Why We Can’t Stop Rushing

Why We Can’t Stop Rushing

A friend and I remind each other regularly of a radio news segment she heard years ago. The reporter concluded the story, about a mess of delays on the Long Island Rail Road, with the line, “These commuters are ready for this day to be over, once and for all.” Of course the message was the commuters wanted to get home and have dinner and go to bed already. But the finality of “once and for all” made it sound as though the commuters were so fed up that they wanted to end that day and all days. Or, as my friend wrote: “Certainly at one point the day will definitely be over once and for all for each of us. Is that what we’re rushing toward?”

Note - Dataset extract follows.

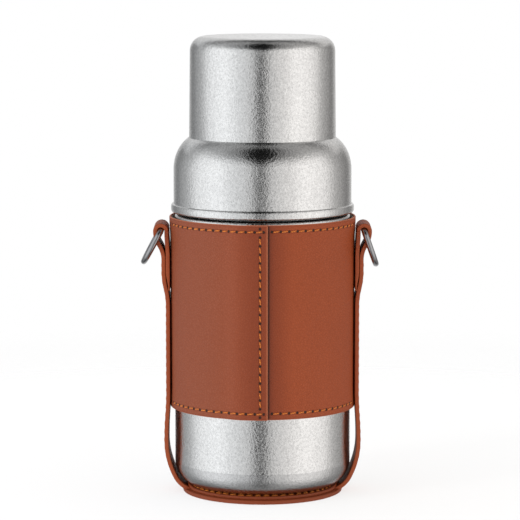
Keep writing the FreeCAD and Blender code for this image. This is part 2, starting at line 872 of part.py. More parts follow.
def valve_seal_z():
    return stopper_bottom_z - valve_gap - valve_seal_thickness


def valve_plate_z():
    return valve_seal_z() - valve_plate_thickness


def valve_stem():
    """The rod from the button down to a head under the valve plate."""
    low = valve_plate_z() - 1.5
    return turned([
        (0, low, 0),
        (stem_radius + 1.5, low, 0.4),
        (stem_radius + 1.5, valve_plate_z() - 0.02, 0.2),
        (stem_radius - 0.02, valve_plate_z() - 0.02, 0),
        (stem_radius - 0.02, button_top_z - 2.05, 0.3),
        (0, button_top_z - 2.05, 0),
    ])


def valve_plate():
    return ring(stem_radius, valve_seal_radius - 0.6, valve_plate_z(), valve_seal_z() - 0.02, 0.4)


def valve_seal():
    return ring(stem_radius, valve_seal_radius, valve_seal_z(),
                valve_seal_z() + valve_seal_thickness, 0.4)


def button_spring():
    """Wire coil from the guide's boss up to the underside of the button."""
    low = guide_z + guide_thickness + 0.05 + spring_wire / 2
    high = button_top_z - 2.05 - spring_wire / 2
    spine = Part.makeHelix((high - low) / spring_turns, high - low, spring_radius)
    corners = [math.radians(22.5 + 45 * i) for i in range(8)]
    section = Part.makePolygon([
        point(spring_radius + spring_wire / 2 * math.cos(a), spring_wire / 2 * math.sin(a))
        for a in corners + corners[:1]
    ])
    coil = Part.Wire(spine.Edges).makePipeShell([section], True, True)
    coil = Part.Solid(Part.Shell(coil.Faces)) if coil.ShapeType != "Solid" else coil
    coil.translate(point(0, low))
    return coil


# ------------------------------------------------------------------ drinking cup
def cup_ring_z():
    return trim_z() + trim_thickness + cup_seal_thickness + 2 * fit_gap


def cup_top_z():
    return cup_bottom_z + cup_height


def cup_shell():
    """The outer skin: slightly tapered, round-cornered, with a shallow crown."""
    top_r = cup_radius - cup_taper
    top = cup_top_z()
    corner = cup_corner_radius
    return turned([
        (cup_radius, cup_bottom_z, 0.25),
        (top_r, top, corner),
        (0, top + cup_crown, 0),
        (0, top + cup_crown - cup_wall, 0),
        (top_r - cup_wall, top - cup_wall, corner - cup_wall),
        (cup_radius - cup_wall, cup_bottom_z, 0.25),
    ])


def cup_liner():
    """The inner skin, which holds the drink when the cup is turned over."""
    low = cup_ring_z() + cup_ring_height + 0.05
    top = cup_top_z() - cup_top_gap
    inner = cup_liner_radius - vessel_wall
    return turned([
        (cup_liner_radius, low, 0),
        (cup_liner_radius, top, cup_liner_corner),
        (0, top, 0),
        (0, top - vessel_wall, 0),
        (inner, top - vessel_wall, cup_liner_corner - vessel_wall),
        (inner, low, 0),
    ])


def cup_thread_ring():
    """Moulded ring in the cup's mouth, with lugs that ride under the neck's thread."""
    bore = neck_root_radius + lid_tooth + thread_clearance
    low = cup_ring_z()
    body = ring(bore, cup_radius - cup_taper - cup_wall - 0.15, low, low + cup_ring_height, 0.4)
    lug_low, first = lug_between(neck_thread_z(), lid_lead, lid_pitch, 1.4)
    return thread(body, bore, bore - lid_tooth, lug_low, 0, lid_lead, lid_starts, first, lug_angle)


def cup_seal():
    low = trim_z() + trim_thickness + fit_gap
    inner = neck_root_radius + lid_tooth + thread_clearance
    return ring(inner, inner + cup_seal_width, low, low + cup_seal_thickness, 0.3)


# ------------------------------------------------------------------ output
NODES = {
    "carrier_strap": carrier_strap,
    "base_lining": base_lining,
    "sleeve_panel": sleeve_panel,
    "sleeve_lining": sleeve_lining,
    "sleeve_stitching": sleeve_stitching,
    "strap_stitching": strap_stitching,
    "base_stitching": base_stitching,
    "d_ring_left": lambda: d_ring(ring_tilt_left, -1),
    "d_ring_right": lambda: d_ring(ring_tilt_right, 1),
    "outer_shell": outer_shell,
    "base_shell": base_shell,
    "inner_vessel": inner_vessel,
    "mouth_ring": mouth_ring,
    "heat_shield": heat_shield,
    "getter": getter,
    "seal_disc": seal_disc,
    "shoulder_shell": shoulder_shell,
    "shoulder_liner": shoulder_liner,
    "shoulder_insulation": shoulder_insulation,
    "shoulder_gasket": shoulder_gasket,
    "neck_trim_ring": neck_trim_ring,
    "stopper_gasket": stopper_gasket,
    "stopper_body": stopper_body,
    "stopper_cover": stopper_cover,
    "stem_guide": stem_guide,
    "pour_button": pour_button,
    "valve_stem": valve_stem,
    "valve_plate": valve_plate,
    "valve_seal": valve_seal,
    "button_spring": button_spring,
    "cup_shell": cup_shell,
    "cup_liner": cup_liner,
    "cup_thread_ring": cup_thread_ring,
    "cup_seal": cup_seal,
}

os.makedirs("parts", exist_ok=True)
for name, make in NODES.items():
    shape = make()
    print(f"{name}: {len(shape.Solids)} solid(s), {shape.Volume:.1f} mm3, valid {shape.isValid()}")
    shape.exportStep(os.path.join("parts", name + ".step"))
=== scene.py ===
# %% [markdown]
# # A steel flask in a leather carrier
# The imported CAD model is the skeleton: every body, joint and size comes from it. This script dresses that skeleton.
# It models the pieces that are seen, gives every piece a procedural finish, and lights the result. Read it from top
# to bottom: each cell makes one thing, and most print what they made.

# %% Load the frame
import math

import bmesh
import bpy
from mathutils import Matrix, Vector


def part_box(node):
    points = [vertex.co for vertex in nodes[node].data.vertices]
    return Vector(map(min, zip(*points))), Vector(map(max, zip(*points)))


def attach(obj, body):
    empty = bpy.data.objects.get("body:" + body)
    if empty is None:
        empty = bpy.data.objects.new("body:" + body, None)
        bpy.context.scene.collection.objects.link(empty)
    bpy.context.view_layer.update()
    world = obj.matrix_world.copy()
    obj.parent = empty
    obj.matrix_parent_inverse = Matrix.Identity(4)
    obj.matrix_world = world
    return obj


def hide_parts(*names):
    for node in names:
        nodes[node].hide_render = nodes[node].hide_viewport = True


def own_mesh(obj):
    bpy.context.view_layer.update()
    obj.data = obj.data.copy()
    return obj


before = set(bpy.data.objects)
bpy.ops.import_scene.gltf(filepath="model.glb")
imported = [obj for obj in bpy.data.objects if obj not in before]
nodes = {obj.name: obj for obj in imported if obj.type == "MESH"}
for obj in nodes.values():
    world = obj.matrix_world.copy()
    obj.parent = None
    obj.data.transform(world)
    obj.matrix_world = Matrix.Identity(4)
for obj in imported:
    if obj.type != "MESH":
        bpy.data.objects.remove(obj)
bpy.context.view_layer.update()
print("nodes:", len(nodes))

# %% [markdown]
# ## Reading sizes from the frame
# Every place comes from the CAD nodes' boxes, so a piece fits without any nudging. A round node's box gives
# its radius. The script works in metres, and MM turns the few millimetre sizes below into metres.

# %% Sizes of the round parts
MM = 0.001


def low(node):
    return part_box(node)[0][2]


def high(node):
    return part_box(node)[1][2]


def radius(node):
    least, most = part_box(node)
    return (most[0] - least[0]) / 2


def round_part(node):
    """A round node's radius, and how low and how high it reaches."""
    return radius(node), low(node), high(node)


for part in ("cup_shell", "shoulder_shell", "outer_shell", "base_lining"):
    print(f"{part}: radius {radius(part) / MM:.1f} mm, from {low(part) / MM:.1f} to {high(part) / MM:.1f} mm up")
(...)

This obsession with being done with things, of living life like an endless to-do list, is ridiculous. I find myself sometimes having a lovely time, out to dinner with friends, say, and I’ll notice an insistent hankering for the dinner to be over. Why? So I can get to the next thing, who cares what the next thing is, just keep going. Keep rushing, even through the good parts.

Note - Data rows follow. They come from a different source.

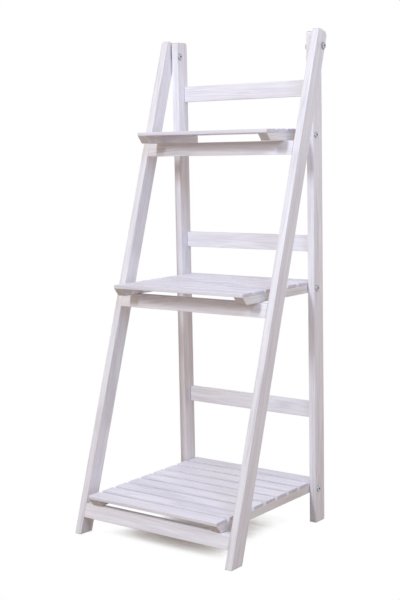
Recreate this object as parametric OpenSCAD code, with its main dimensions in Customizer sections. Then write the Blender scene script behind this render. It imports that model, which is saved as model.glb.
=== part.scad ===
// Folding plant ladder stand: two hinged frames and three slatted shelves.
// Millimetres, +Z up, +X to the right, the front faces -Y.
// The origin lies on the floor, under the middle of the opened stand.

/* [Stand] */
// Height of the opened stand, to the tips of the front posts
stand_h = 930; // [880:5:1000]
// Width over the outer faces of the front posts
stand_w = 364; // [300:2:460]
// Depth from the toes of the front posts to the back of the rear posts
stand_d = 336; // [316:2:370]

/* [Posts] */
// Width of every post, seen from the side
post_w = 31; // [28:0.5:36]
// Thickness of every post, seen from the front
post_t = 14.5; // [13:0.5:20]
// How far the rear posts' tops lie below the tips of the front posts
rear_tip_drop = 3; // [0:0.5:10]
// Gap between a front post and the rear post beside it
post_gap = 3.5; // [3:0.5:8]
// Radius of the top corners of the front posts
front_tip_r = 8; // [2:0.5:12]
// Radius of the top corners of the rear posts
rear_tip_r = 6; // [2:0.5:12]

/* [Top pivot] */
// Drop of the top pivot below the tips of the front posts
pivot_drop = 31; // [26:1:45]
// How far the front posts stand forward of the rear posts at the top pivot
front_lead = 18; // [14:0.5:20]
// Radius of the top pivot bolts
pivot_bolt_r = 3; // [2.5:0.25:3.5]
// Radius of the flat heads of the top pivot bolts and their cap nuts
pivot_head_r = 6.5; // [5.5:0.25:7.5]
// Thickness of the flat heads of the top pivot bolts and their cap nuts
pivot_head_t = 2.5; // [2.3:0.1:3.5]
// Radius of the sleeves of the cap nuts
sleeve_r = 4.25; // [4:0.25:5]
// Length of the sleeves of the cap nuts
sleeve_l = 12; // [10:0.5:12.5]
// Distance from the end of a top pivot bolt to the head of its cap nut
bolt_end_gap = 2; // [1:0.5:4]
// Radius of the spacer discs on the top pivot bolts
spacer_r = 5; // [4.5:0.25:7]

/* [Rear rails] */
// Height of each rear rail
rear_rail_h = 30; // [24:1:36]
// Thickness of the rear rails
rear_rail_t = 12; // [10:0.5:14]
// Space between the bottom shelf and the rear rail above it
bottom_rail_gap = 123; // [100:1:150]
// Space between the middle shelf and the rear rail above it
middle_rail_gap = 55.5; // [50:0.5:90]
// Space between the top shelf and the rear rail above it
top_rail_gap = 60.5; // [50:0.5:80]

/* [Front rails] */
// Height of each front rail
front_rail_h = 25; // [22:0.5:28]
// Thickness of the front rails, square to their faces
front_rail_t = 12; // [10:0.5:14]

/* [Shelves] */
// Height of the top face of the bottom shelf
bottom_shelf_h = 77.5; // [66:0.5:90]
// Height of the top face of the middle shelf
middle_shelf_h = 465; // [450:1:475]
// Height of the top face of the top shelf
top_shelf_h = 750; // [735:1:755]
// How far the bottom shelf reaches forward of its front rail
bottom_overhang = 13; // [12.5:0.5:16]
// How far the middle shelf reaches forward of its front rail
middle_overhang = 48.5; // [44:0.5:54]
// How far the top shelf reaches forward of its front rail
top_overhang = 58.5; // [54:0.5:62]
// How far every shelf reaches back past the rear posts
back_overhang = 4; // [0:0.5:8]
// Number of slats in the bottom shelf
bottom_slats = 9; // [8:1:9]
// Number of slats in the middle shelf
middle_slats = 7; // [6:1:7]
// Number of slats in the top shelf
top_slats = 5; // [4:1:5]
// Width of a slat, front to back
slat_w = 30; // [26:0.5:31]
// Thickness of a slat
slat_t = 6.5; // [5:0.5:8]
// Height of the two cleats under each shelf
cleat_h = 14.5; // [12:0.5:16]
// Width of a cleat, side to side
cleat_w = 20; // [17:0.5:26]
// How far the cut-back nose of a cleat runs
cleat_nose = 11.5; // [6:0.5:12]
// Setback of the cleats' rear ends from the shelf's back edge
cleat_setback = 1; // [0:0.5:3]

/* [Shelf pivots] */
// Distance of the shelf pivots from the back of the rear posts
shelf_pivot_inset = 22; // [20:0.5:24]
// Depth of the shelf pivots below the top of the cleats
shelf_pivot_depth = 5; // [4.5:0.25:6]
// Radius of the shelf pivot screws
screw_r = 2.5; // [2:0.25:2.75]
// Radius of the shelf pivot screw heads
screw_head_r = 5.5; // [4.5:0.25:6.5]
// Thickness of the shelf pivot screw heads
screw_head_t = 2.2; // [2:0.1:2.6]
// Outer radius of the threaded inserts in the cleats
insert_r = 3.75; // [3.5:0.25:4]
// Length of the threaded inserts in the cleats
insert_l = 14; // [10:0.5:16]

/* [Fixings] */
// Radius of the rail dowels
dowel_r = 3; // [2:0.25:4]
// Depth of a dowel in the post
dowel_in_post = 10; // [8:0.5:11]
// Depth of a dowel in the rail
dowel_in_rail = 14; // [10:0.5:20]
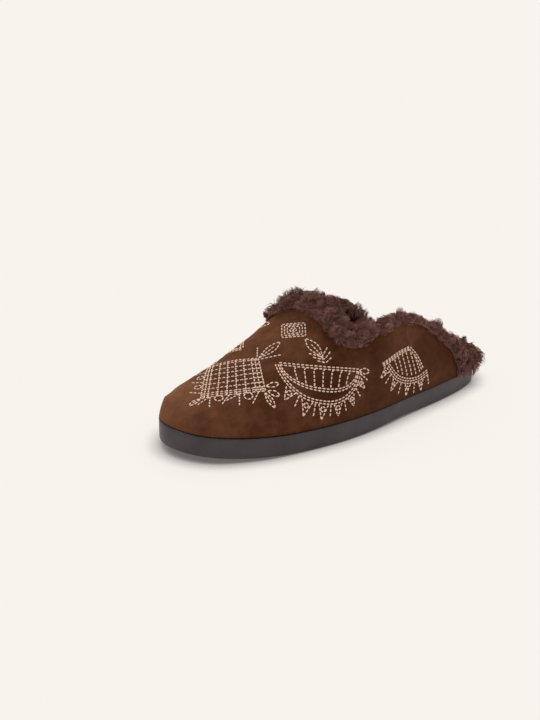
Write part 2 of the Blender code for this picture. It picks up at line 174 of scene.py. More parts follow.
def mixColours(nodes, links, share, first, second, blend="MIX"):
    node = nodes.new("ShaderNodeMix")
    node.data_type = "RGBA"
    node.blend_type = blend
    for socket, value in (("Factor", share), ("A", first), ("B", second)):
        named = [s for s in node.inputs if s.name == socket]
        target = named[0] if socket == "Factor" else [s for s in named if s.type == "RGBA"][0]
        if isinstance(value, bpy.types.NodeSocket):
            links.new(value, target)
        elif socket == "Factor":
            target.default_value = value
        else:
            target.default_value = (*value, 1.0)
    return [s for s in node.outputs if s.type == "RGBA"][0]


def bumpNode(nodes, links, height, strength, distance, below=None):
    node = nodes.new("ShaderNodeBump")
    node.inputs["Strength"].default_value = strength
    node.inputs["Distance"].default_value = distance
    links.new(height, node.inputs["Height"])
    if below is not None:
        links.new(below.outputs["Normal"], node.inputs["Normal"])
    return node


def give(piece, made):
    piece.data.materials.clear()
    piece.data.materials.append(made)


# camera at the photo's angle, with the shoe where the photo has it

cameraSetup = {
    "azimuth": 52.43,      # degrees round the shoe, where 0 looks along +Y
    "elevation": 21.0,
    "distance": 1.300,
    "aim": (-0.10278, -0.06071, 0.0),      # the floor at the middle of the photo
    "lens": 85.98,
    "sensor": 36.0,
}


def makeCamera(setup):
    turn = math.radians(setup["azimuth"])
    rise = math.radians(setup["elevation"])
    back = Vector((math.sin(turn) * math.cos(rise), -math.cos(turn) * math.cos(rise), math.sin(rise)))
    bpy.ops.object.camera_add()
    camera = bpy.context.active_object
    camera.name = "photoCamera"
    camera.location = Vector(setup["aim"]) + back * setup["distance"]
    camera.rotation_euler = (-back).to_track_quat("-Z", "Y").to_euler()
    camera.data.sensor_width = setup["sensor"]
    camera.data.lens = setup["lens"]
    camera.data.clip_end = 50.0
    bpy.context.scene.camera = camera


# pale floor that glows evenly, with a painted contact shadow, and soft light

stageSetup = {
    "floorSize": 14.0,
    "floorColour": (0.12, 0.117, 0.116),
    "floorGlow": (0.818, 0.773, 0.737),
    "contactReach": 0.014,
    "contactShade": [(0.30, (0.16, 0.15, 0.15)), (0.62, (0.62, 0.61, 0.61)), (0.97, (1.0, 1.0, 1.0))],
    "worldColour": (1.0, 0.965, 0.925),
    "worldStrength": 0.62,
    "keyDirection": (0.35, -0.55, -1.0),      # the way the light travels
    "keyStrength": 1.75,
    "keyAngle": 38.0,
    "keyColour": (1.0, 0.985, 0.96),
    "exposure": 0.0,
}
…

In Marie Howe’s poem “Hurry,” she describes running errands with a child in tow. “Hurry up honey, I say, hurry,” she urges, as the little one scampers to keep up. Then she wonders: “Where do I want her to hurry to? To her grave? / To mine? Where one day she might stand all grown?”

This is not novel advice, to stop and smell the roses, to be here now, to slow down. But it’s not easily heeded. Our culture, now as ever, rewards hustle. The Silicon Valley maxim “Done is better than perfect” can be constructive when applied to procrastination. But we bring it to bear on situations in which “done” is not necessarily a desirable goal.

Since my subway incident, I’ve been trying to notice when I’m rushing, physically and psychologically. “Where are you going?” I ask myself. “And why are you in such a hurry?” That pause helps put a little space between here and there, and might, with any luck, avert future misery.